Write out each line beneath this one exactly as it reads.

** START OF Dataset rows **

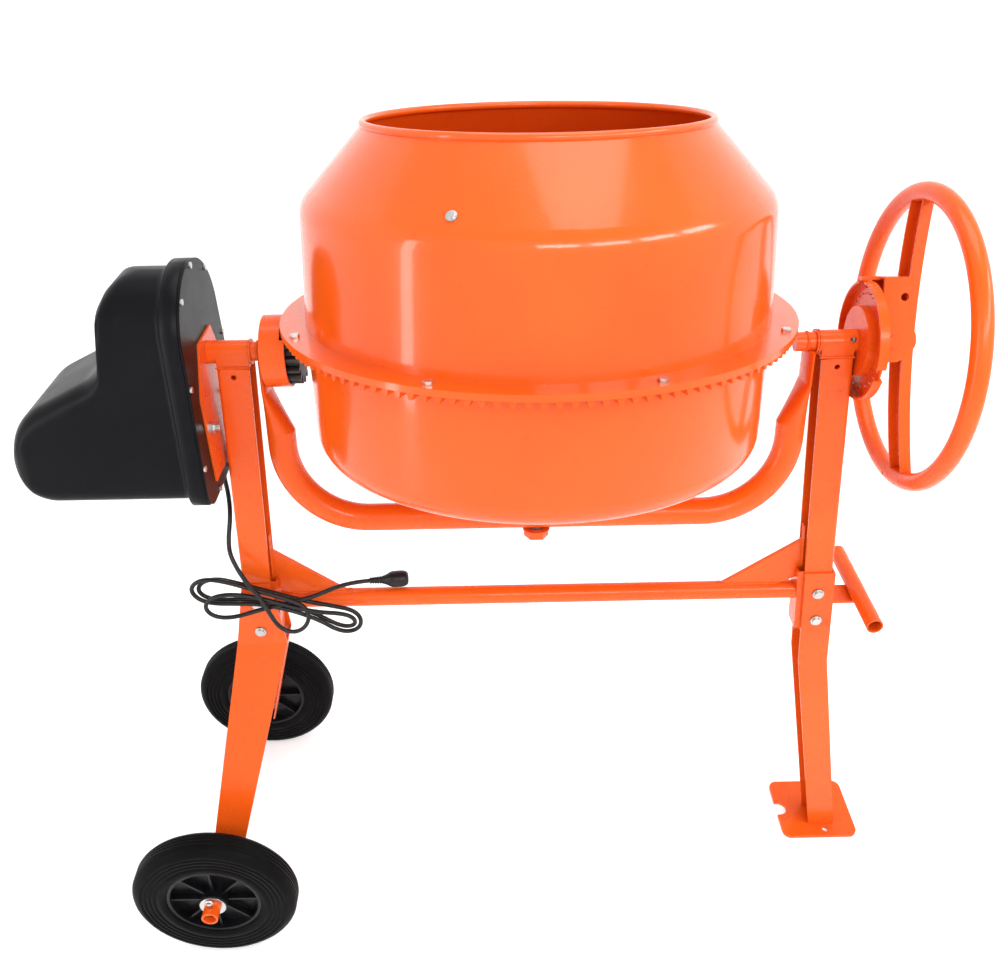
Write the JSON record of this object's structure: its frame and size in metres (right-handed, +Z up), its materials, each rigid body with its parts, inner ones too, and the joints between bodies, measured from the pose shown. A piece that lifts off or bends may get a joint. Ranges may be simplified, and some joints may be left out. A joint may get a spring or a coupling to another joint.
{
  "type": "concrete mixer",
  "caption": "Tilting-drum concrete mixer on a wheeled frame, with a drum in a yoke, belt and crown-gear drive, handwheel tilt lock and two transport wheels.",
  "frame": {"origin": "bottom centre of the box round the mixer without its cord, on the floor", "axes": "+X along the tilt axis from the drive housing to the handwheel, +Y towards the switch side (the drum leans that way at rest), +Z up"},
  "size_m": [1.251, 0.6356, 1.2457],
  "materials": {
    "orange paint": "gloss",
    "drum paint": "gloss",
    "zinc": "satin",
    "steel": "satin",
    "cast iron": "matt",
    "black plastic": "satin",
    "hub plastic": "satin",
    "rubber": "matt",
    "tyre": "matt",
    "green plastic": "gloss",
    "red plastic": "gloss",
    "aluminium": "satin"
  },
  "bodies": {
    "frame": {"left_stand": "orange paint", "right_stand": "orange paint", "left_sleeve": "orange paint", "right_sleeve": "orange paint", "cross_tube": "orange paint", "gussets": "orange paint", "front_wheel_leg": "orange paint", "rear_wheel_leg": "orange paint", "foot_leg": "orange paint", "foot_plate": "orange paint", "lift_handle": "orange paint", "lock_disc": "orange paint", "mounting_plate": "orange paint", "axle": "orange paint", "axle_keepers": "zinc", "frame_bolts": "zinc", "cover_screws": "zinc", "back_plate": "black plastic", "motor_cover": "black plastic", "switch_box": "black plastic", "cable_gland": "black plastic", "capacitor": "black plastic", "motor_body": "aluminium", "drive_belt": "rubber", "power_cord": "rubber", "cord_hank": "rubber", "plug": "rubber"},
    "yoke": {"yoke": "orange paint", "left_trunnion": "orange paint", "right_trunnion": "orange paint", "pinion_guard": "orange paint", "bearing_housing": "orange paint", "trunnion_washers": "orange paint", "wheel_pin": "orange paint", "shaft_bushes": "steel", "drum_bearings": "steel", "lock_spring": "steel"},
    "drum": {"lower_drum": "drum paint", "upper_drum": "drum paint", "mixing_blades": "drum paint", "drum_seal": "rubber", "ring_gear": "orange paint", "shaft_nut": "orange paint", "drum_shaft": "steel", "drum_bolts": "zinc"},
    "pinion": {"pinion": "cast iron", "drive_shaft": "steel", "driven_pulley": "black plastic"},
    "motor_rotor": {"motor_shaft": "steel", "motor_pulley": "aluminium", "motor_fan": "black plastic"},
    "handwheel": {"wheel_rim": "orange paint", "wheel_bar": "orange paint", "lock_bracket": "orange paint"},
    "front_wheel": {"front_tyre": "tyre", "front_hub": "hub plastic"},
    "rear_wheel": {"rear_tyre": "tyre", "rear_hub": "hub plastic"},
    "start_button": {"start_button": "green plastic"},
    "stop_button": {"stop_button": "red plastic"}
  },
  "joints": [
    {"name": "yoke_tilt", "type": "hinge", "parent": "frame", "child": "yoke", "pos_m": [0.05049, -0.00621, 0.94], "axis": [1, 0, 0], "range_deg": [-120, 120]},
    {"name": "drum_spin", "type": "hinge", "parent": "yoke", "child": "drum", "pos_m": [0.05049, -0.00621, 0.94], "axis": [0, 0.1305, 0.9914], "continuous": true},
    {"name": "pinion_spin", "type": "hinge", "parent": "yoke", "child": "pinion", "pos_m": [-0.26451, -0.00621, 0.94], "axis": [1, 0, 0], "continuous": true},
    {"name": "motor_spin", "type": "hinge", "parent": "frame", "child": "motor_rotor", "pos_m": [-0.48951, -0.00621, 0.84], "axis": [1, 0, 0], "continuous": true},
    {"name": "wheel_rock", "type": "hinge", "parent": "yoke", "child": "handwheel", "pos_m": [0.50249, -0.00621, 0.94], "axis": [0, 0.9455, -0.3256], "range_deg": [-5, 4], "stiffness_Nm_per_rad": 60},
    {"name": "front_wheel_spin", "type": "hinge", "parent": "frame", "child": "front_wheel", "pos_m": [-0.44951, -0.22321, 0.125], "axis": [0, 1, 0], "continuous": true},
    {"name": "rear_wheel_spin", "type": "hinge", "parent": "frame", "child": "rear_wheel", "pos_m": [-0.44951, 0.21079, 0.125], "axis": [0, 1, 0], "continuous": true},
    {"name": "start_press", "type": "slide", "parent": "frame", "child": "start_button", "axis": [0, -1, 0], "range_m": [0, 0.003], "stiffness_N_per_m": 300},
    {"name": "stop_press", "type": "slide", "parent": "frame", "child": "stop_button", "axis": [0, -1, 0], "range_m": [0, 0.003], "stiffness_N_per_m": 300}
  ],
  "couplings": [
    {"joint": "pinion_spin", "follows": "drum_spin", "ratio": 8},
    {"joint": "motor_spin", "follows": "drum_spin", "ratio": 56}
  ]
}
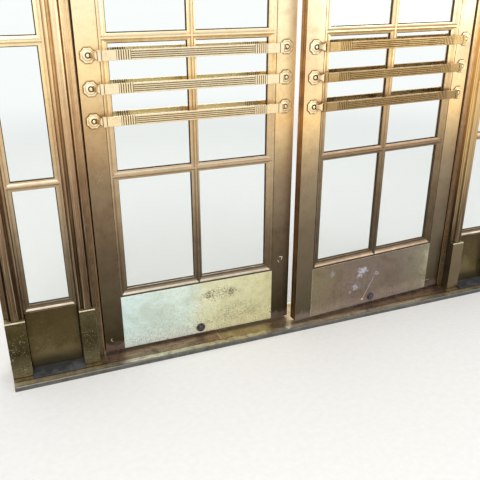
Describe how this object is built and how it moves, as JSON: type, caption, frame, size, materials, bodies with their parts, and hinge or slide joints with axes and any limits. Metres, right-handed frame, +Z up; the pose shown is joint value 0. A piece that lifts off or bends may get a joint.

** END OF Dataset rows **

Completed exercise:
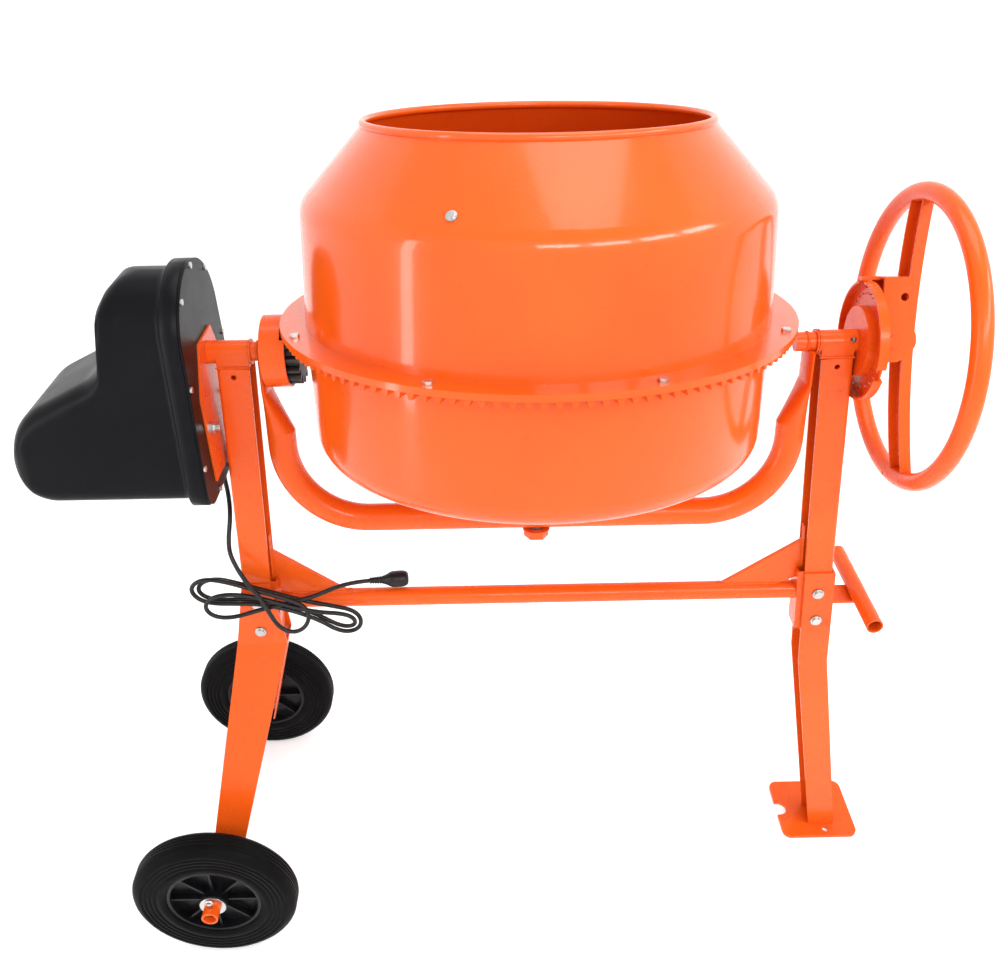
Write the JSON record of this object's structure: its frame and size in metres (right-handed, +Z up), its materials, each rigid body with its parts, inner ones too, and the joints between bodies, measured from the pose shown. A piece that lifts off or bends may get a joint. Ranges may be simplified, and some joints may be left out. A joint may get a spring or a coupling to another joint.
{
  "type": "concrete mixer",
  "caption": "Tilting-drum concrete mixer on a wheeled frame, with a drum in a yoke, belt and crown-gear drive, handwheel tilt lock and two transport wheels.",
  "frame": {"origin": "bottom centre of the box round the mixer without its cord, on the floor", "axes": "+X along the tilt axis from the drive housing to the handwheel, +Y towards the switch side (the drum leans that way at rest), +Z up"},
  "size_m": [1.251, 0.6356, 1.2457],
  "materials": {
    "orange paint": "gloss",
    "drum paint": "gloss",
    "zinc": "satin",
    "steel": "satin",
    "cast iron": "matt",
    "black plastic": "satin",
    "hub plastic": "satin",
    "rubber": "matt",
    "tyre": "matt",
    "green plastic": "gloss",
    "red plastic": "gloss",
    "aluminium": "satin"
  },
  "bodies": {
    "frame": {"left_stand": "orange paint", "right_stand": "orange paint", "left_sleeve": "orange paint", "right_sleeve": "orange paint", "cross_tube": "orange paint", "gussets": "orange paint", "front_wheel_leg": "orange paint", "rear_wheel_leg": "orange paint", "foot_leg": "orange paint", "foot_plate": "orange paint", "lift_handle": "orange paint", "lock_disc": "orange paint", "mounting_plate": "orange paint", "axle": "orange paint", "axle_keepers": "zinc", "frame_bolts": "zinc", "cover_screws": "zinc", "back_plate": "black plastic", "motor_cover": "black plastic", "switch_box": "black plastic", "cable_gland": "black plastic", "capacitor": "black plastic", "motor_body": "aluminium", "drive_belt": "rubber", "power_cord": "rubber", "cord_hank": "rubber", "plug": "rubber"},
    "yoke": {"yoke": "orange paint", "left_trunnion": "orange paint", "right_trunnion": "orange paint", "pinion_guard": "orange paint", "bearing_housing": "orange paint", "trunnion_washers": "orange paint", "wheel_pin": "orange paint", "shaft_bushes": "steel", "drum_bearings": "steel", "lock_spring": "steel"},
    "drum": {"lower_drum": "drum paint", "upper_drum": "drum paint", "mixing_blades": "drum paint", "drum_seal": "rubber", "ring_gear": "orange paint", "shaft_nut": "orange paint", "drum_shaft": "steel", "drum_bolts": "zinc"},
    "pinion": {"pinion": "cast iron", "drive_shaft": "steel", "driven_pulley": "black plastic"},
    "motor_rotor": {"motor_shaft": "steel", "motor_pulley": "aluminium", "motor_fan": "black plastic"},
    "handwheel": {"wheel_rim": "orange paint", "wheel_bar": "orange paint", "lock_bracket": "orange paint"},
    "front_wheel": {"front_tyre": "tyre", "front_hub": "hub plastic"},
    "rear_wheel": {"rear_tyre": "tyre", "rear_hub": "hub plastic"},
    "start_button": {"start_button": "green plastic"},
    "stop_button": {"stop_button": "red plastic"}
  },
  "joints": [
    {"name": "yoke_tilt", "type": "hinge", "parent": "frame", "child": "yoke", "pos_m": [0.05049, -0.00621, 0.94], "axis": [1, 0, 0], "range_deg": [-120, 120]},
    {"name": "drum_spin", "type": "hinge", "parent": "yoke", "child": "drum", "pos_m": [0.05049, -0.00621, 0.94], "axis": [0, 0.1305, 0.9914], "continuous": true},
    {"name": "pinion_spin", "type": "hinge", "parent": "yoke", "child": "pinion", "pos_m": [-0.26451, -0.00621, 0.94], "axis": [1, 0, 0], "continuous": true},
    {"name": "motor_spin", "type": "hinge", "parent": "frame", "child": "motor_rotor", "pos_m": [-0.48951, -0.00621, 0.84], "axis": [1, 0, 0], "continuous": true},
    {"name": "wheel_rock", "type": "hinge", "parent": "yoke", "child": "handwheel", "pos_m": [0.50249, -0.00621, 0.94], "axis": [0, 0.9455, -0.3256], "range_deg": [-5, 4], "stiffness_Nm_per_rad": 60},
    {"name": "front_wheel_spin", "type": "hinge", "parent": "frame", "child": "front_wheel", "pos_m": [-0.44951, -0.22321, 0.125], "axis": [0, 1, 0], "continuous": true},
    {"name": "rear_wheel_spin", "type": "hinge", "parent": "frame", "child": "rear_wheel", "pos_m": [-0.44951, 0.21079, 0.125], "axis": [0, 1, 0], "continuous": true},
    {"name": "start_press", "type": "slide", "parent": "frame", "child": "start_button", "axis": [0, -1, 0], "range_m": [0, 0.003], "stiffness_N_per_m": 300},
    {"name": "stop_press", "type": "slide", "parent": "frame", "child": "stop_button", "axis": [0, -1, 0], "range_m": [0, 0.003], "stiffness_N_per_m": 300}
  ],
  "couplings": [
    {"joint": "pinion_spin", "follows": "drum_spin", "ratio": 8},
    {"joint": "motor_spin", "follows": "drum_spin", "ratio": 56}
  ]
}
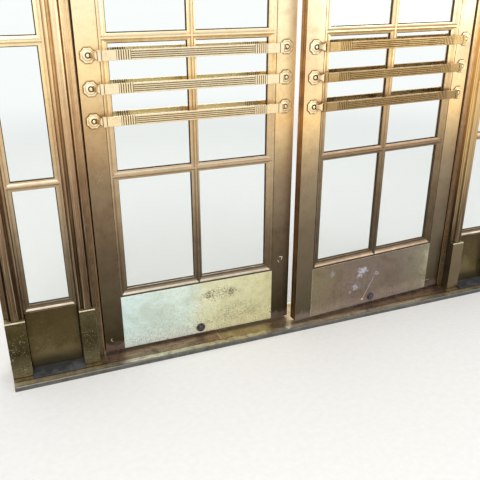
Describe how this object is built and how it moves, as JSON: type, caption, frame, size, materials, bodies with their parts, and hinge or slide joints with axes and any limits. Metres, right-handed frame, +Z up; the pose shown is joint value 0. A piece that lifts off or bends may get a joint.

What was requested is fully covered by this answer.